7. He has undoubtedly gone on to give another reason as to why he confirmed the disallowance, namely, that payment of this nature (secret commission) could not be treated as having been wholly and exclusively incurred for the purpose of business. This latter ground may not be available to reject the claim of the assessee-company but the first ground given by the Appellate Assistant Commissioner is sufficient to disallow the claim of the assessee-company. The Appellate Assistant Commissioner has categorically recorded a finding that the expenditure has not been proved and, therefore, cannot be allowed. In other words, the Appellate Assistant Commissioner was not satisfied upon the mere statement of Shri Khopkar made before the Income-tax Officer that he received the amount from the assessee-company and that the expenditure had been incurred by the assessee-company for the purposes indicated in the resolution or the agreement.
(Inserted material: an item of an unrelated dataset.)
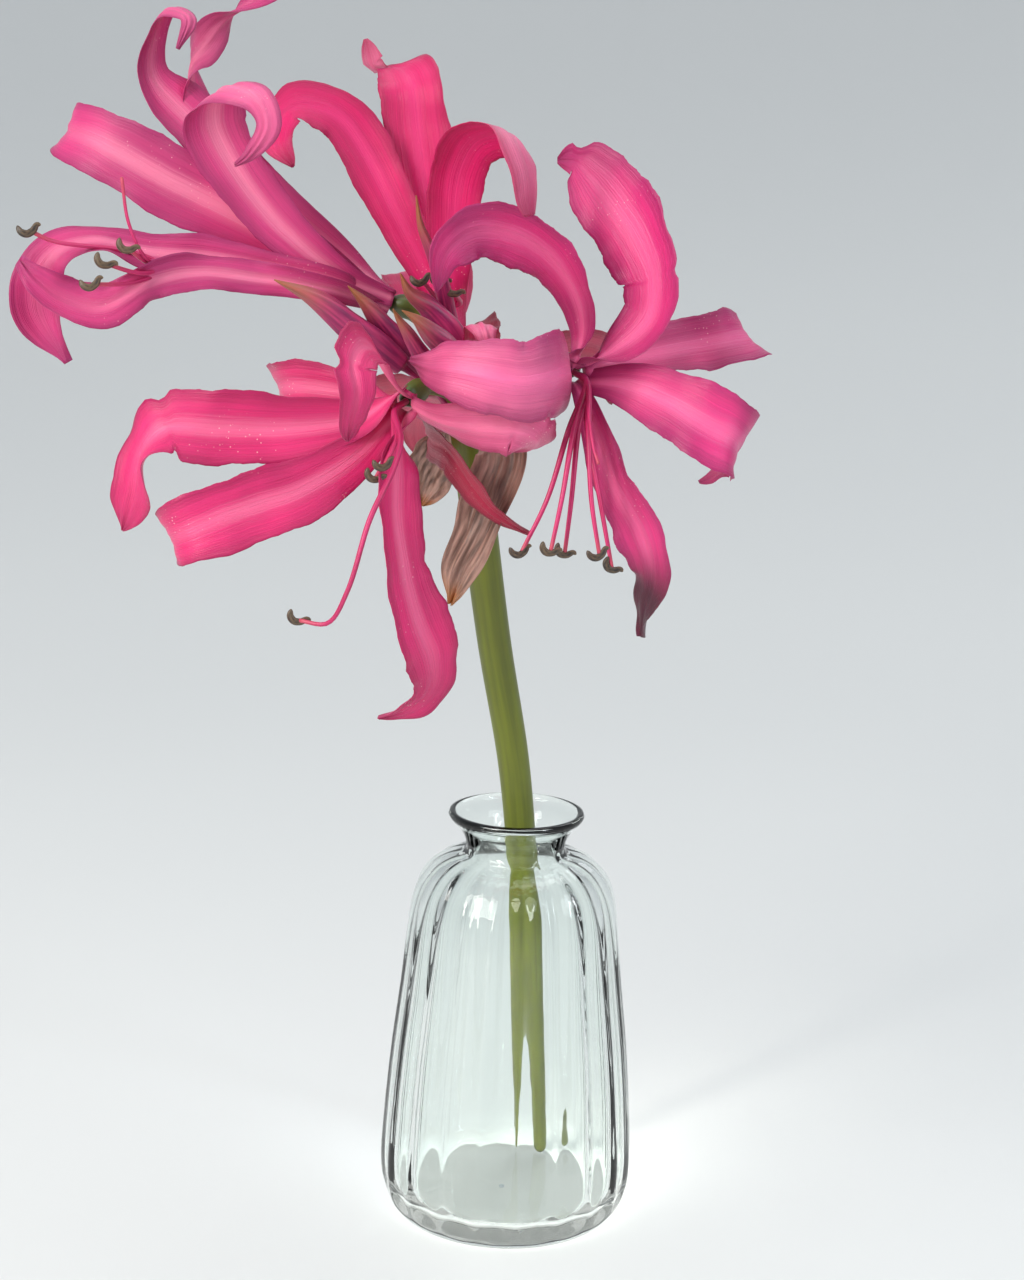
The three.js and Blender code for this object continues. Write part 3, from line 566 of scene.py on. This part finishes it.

The Appellate Tribunal has recorded a clear finding in that behalf in these terms :

'The real rub in this claim is that there is not even an indirect evidence of any expenditure incurred by Shri Khopkar on behalf of the company. We would, therefore, uphold the disallowance.'

8. In other words, irrespective of the question as to whether details of the expenditure claimed to have been made by Shri Khopkar had been furnished or not furnished, the Tribunal has recorded a finding of fact that there is not even indirect evidence of any expenditure incurred by Shri Khopkar on behalf of the company. In other words, the finding is clear that the assessee-company has failed to discharge the burden that Rs. 26,288 which was purported to have been paid to Shri Khopkar had been expended by the assessee-company for entertainment,presents and commission to push up sales as suggested by the assessee-company. It would not be possible for us to go behind this finding of fact recorded against the assessee-company. It is, therefore, clear that the claim for deduction that was made by the assessee-company was rightly disallowed.

9. In the result, the question that has been referred to us is answered in the negative and against the assessee.

10. Assessee will pay the cost of the reference to the department.